The order form, as you can calculate, offers Topps products at 60 cents on the retail dollar. This figure is more amazing when you realize the order form was for a wholesaler (or jobber in the parlance of the trade) who then would have to resell the purchased items to a retailer. Actually, it looks like a slight sale on Bazooka was occurring, whereas Baseball Candy was full price. If you have been paying attention, then you know there were five subsets to Baseball Candy: Red Backs, Blue Backs, Team Cards, Connie Mack All Stars and Major League All Stars. Red and Blue Backs would have been in the one cent packs, a mix of panelized versions of those cards and the others would have been in the nickel packs.

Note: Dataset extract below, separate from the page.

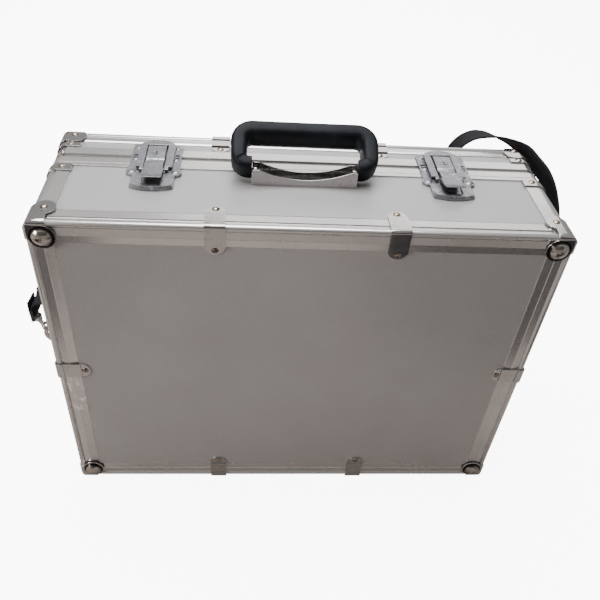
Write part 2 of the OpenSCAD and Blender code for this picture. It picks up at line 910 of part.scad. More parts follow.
module base_foam() {
    color(C_FOAM) in_case() difference() {
        translate([foam_gap - case_w / 2, foam_in, foam_in])
            cube([case_w - 2 * foam_gap, foam_face - foam_in, case_h - 2 * foam_in]);
        for (p = pockets)
            along_y(foam_face - p[4], foam_face + 1) translate([p[0], p[1]])
                rounded(p[2], p[3], 12);
    }
}

module lid_foam() {
    color(C_FOAM) in_case() translate([foam_gap - case_w / 2, 106, foam_in])
        cube([case_w - 2 * foam_gap, case_d - foam_in - 106, case_h - 2 * foam_in]);
}

// ---- strap fittings -----------------------------------------------------------------------------
module strap_anchors() {
    wall_x = case_w / 2 - panel_level;
    color(C_STEEL) in_case() both_sides() difference() {
        union() {
            translate([wall_x, anchor_y - 9, anchor_z - 21]) cube([1.5, 18, 42]);
            translate([wall_x + 1, anchor_y - 2.4, anchor_z - 7])
                cube([ring_out - wall_x - 1, 4.8, 14]);
            translate([ring_out, anchor_y, anchor_z - 7]) cylinder(r = 3.2, h = 14);
        }
        translate([ring_out, anchor_y, anchor_z - 8]) cylinder(r = wire_r + run_gap, h = 16);
    }
}

// Each ring is drawn about its upright bar, standing straight out from the right wall
module at_ring(s) {
    in_case() flip_x(s < 0) translate([ring_out, anchor_y, anchor_z])
        rotate([0, 0, ring_swing[s < 0 ? 0 : 1]]) children();
}

// D-ring with an upright bar
module strap_ring(s) {
    leg = ring_leg;
    color(C_STEEL) at_ring(s) {
        along_y(-1.6, 1.6) difference() {
            union() {
                translate([-wire_r, -ring_r - wire_r]) square([leg + wire_r, 2 * (ring_r + wire_r)]);
                translate([leg, 0]) circle(ring_r + wire_r);
            }
            translate([-5, wire_r - ring_r]) square([leg + 5, 2 * (ring_r - wire_r)]);
            translate([leg, 0]) circle(ring_r - wire_r);
        }
        translate([0, 0, -ring_r]) cylinder(r = wire_r, h = 2 * ring_r);
    }
}

// Swivel clip: an eye round the ring's wire, a neck, a collar and a loop for the webbing
module strap_clip(s) {
    wire = [ring_leg + ring_r * cos(45), ring_r * sin(45)];
    collar_x = 24;
    color(C_BLACK) at_ring(s) {
        translate([wire[0] + 0.65, 0, wire[1] + 0.65]) rotate([0, -45, 0]) difference() {
            cylinder(r = 5.4, h = 3, center = true);
            cylinder(r = 3.3, h = 4, center = true);
        }
        along_y(-1.5, 1.5) polygon([[19, 11.5], [21.4, 9.6], [collar_x + 2, 19], [collar_x - 2, 19]]);
        translate([collar_x, 0, 18]) cylinder(r = 4.2, h = 5);
        along_x(collar_x - 1.5, collar_x + 1.5) difference() {
            union() {
                translate([-3, 22]) square([6, 6]);
                translate([-13.5, 26]) square([27, 11.5]);
            }
            translate([-11.5, 29.5]) square([23, 4.5]);
        }
    }
}

// ---- strap --------------------------------------------------------------------------------------
// The webbing's route: [point, direction across the webbing]. It rises from the right clip,
// loops over the rear corner, falls behind the case, lies along the floor and climbs to the
// left clip
route = [
    [[247.7, -6.2, 206.2], [-0.574, 0.819, 0]],
    [[247.4, -5.6, 222], [-0.5, 0.85, 0]],
    [[247, -2, 250], [-0.2, 1, -0.1]],
    [[246.5, 4, 278], [0, 1, -0.3]],
    [[245, 13, 300], [0, 0.9, -0.5]],
    [[242, 27, 316.5], [0, 0.7, -0.7]],
    [[238.2, 43.5, 325.5], [0, 0.5, -0.8]],
    [[232.5, 60.5, 330], [0, 0.55, -0.85]],
    [[226.5, 78.5, 333], [0, 0.6, -0.8]],
    [[216, 88.5, 337], [0.1, 0.75, -0.6]],
    [[203, 93, 340.5], [0.1, 0.9, -0.45]],
    [[189, 95.5, 342], [0, 1, -0.2]],
    [[176.5, 98, 339.5], [0, 1, -0.08]],
    [[166, 100, 331], [0, 1, 0]],
    [[159.5, 103, 317], [0, 1, 0.1]],
    [[158.5, 108, 296], [0, 1, 0.15]],
    [[166, 114, 266], [0.2, 0.9, 0.2]],
    [[186, 119, 230], [0.4, 0.85, 0.3]],
    [[211, 118, 187], [0.4, 0.85, 0.2]],
    [[231, 110, 136], [0.2, 1, 0]],
    [[240, 103, 82], [0.1, 1, 0]],
    [[240, 101, 38], [0.2, 1, 0]],
    [[229, 106, 12], [0.3, 1, 0]],
    [[207, 116, 2], [0.4, 1, 0]],
    [[170, 129, 1.4], [0.3, 1, 0]],
    [[100, 141, 1.4], [0.1, 1, 0]],
    [[0, 146, 1.4], [0, 1, 0]],
    [[-100, 139, 1.4], [-0.1, 1, 0]],
    [[-170, 126, 1.4], [-0.3, 1, 0]],
    [[-207, 112, 2], [-0.4, 1, 0]],
    [[-231, 101, 11], [-0.3, 1, 0]],
    [[-240, 92.5, 30], [0, 1, 0]],
    [[-240, 82.25, 70], [0, 1, 0]],
    [[-240, 72, 110], [0, 1, 0]],
    [[-239, 60, 146], [0, 1, 0.3]],
    [[-238, 45, 176], [0, 1, 0.5]],
    [[-237, 25, 199], [0, 1, 0.7]],
    [[-236, 5, 211], [0, 1, 0.8]],
    [[-238.5, -11, 213.5], [0, 1, 0.6]],
    [[-244.5, -18, 213.2], [0, 1, 0.25]],
    [[-249.8, -20, 211.2], [0, 1, 0]],
    [[-251.5, -20, 206.6], [0, 1, 0]]
];
steps = 2;

function unit(v) = v / norm(v);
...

All well and good but that's not why I am posting about this today. Instead I want to explore the phrase "New Baseball Candy" and even more specifically the font used for same. Let's turn things upside down to get a better look:
Look at how the phrase curves and has rounded, almost balloon-like lettering. If you remember back a bit, I had posted a comparison of the playing field that came with 29 cent bagged sets of Red Backs (likely a blowout item issued well after the initial Baseball Candy run) with those that came with the Ed-U-Cards Batter Up baseball game. The fonts look similar but are not an exact match, as this detail from the bagged set shows:
However, the font is closer to that used in the 1949-50 Ed-Cards game:
Still, it's not exact as the bars on the E for example, don't all penetrate to the left of the stem like the order form shows. Nor does the 1957 version from Ed-U-Cards match up either, although it is a match for the bagged setplaying field.:
I'm not sure what to make of all this. There are three different fonts used between the playing fields and the order form, although they all bear a nodding resemblance to each other. I was hoping for an exact match but that's not in the cards....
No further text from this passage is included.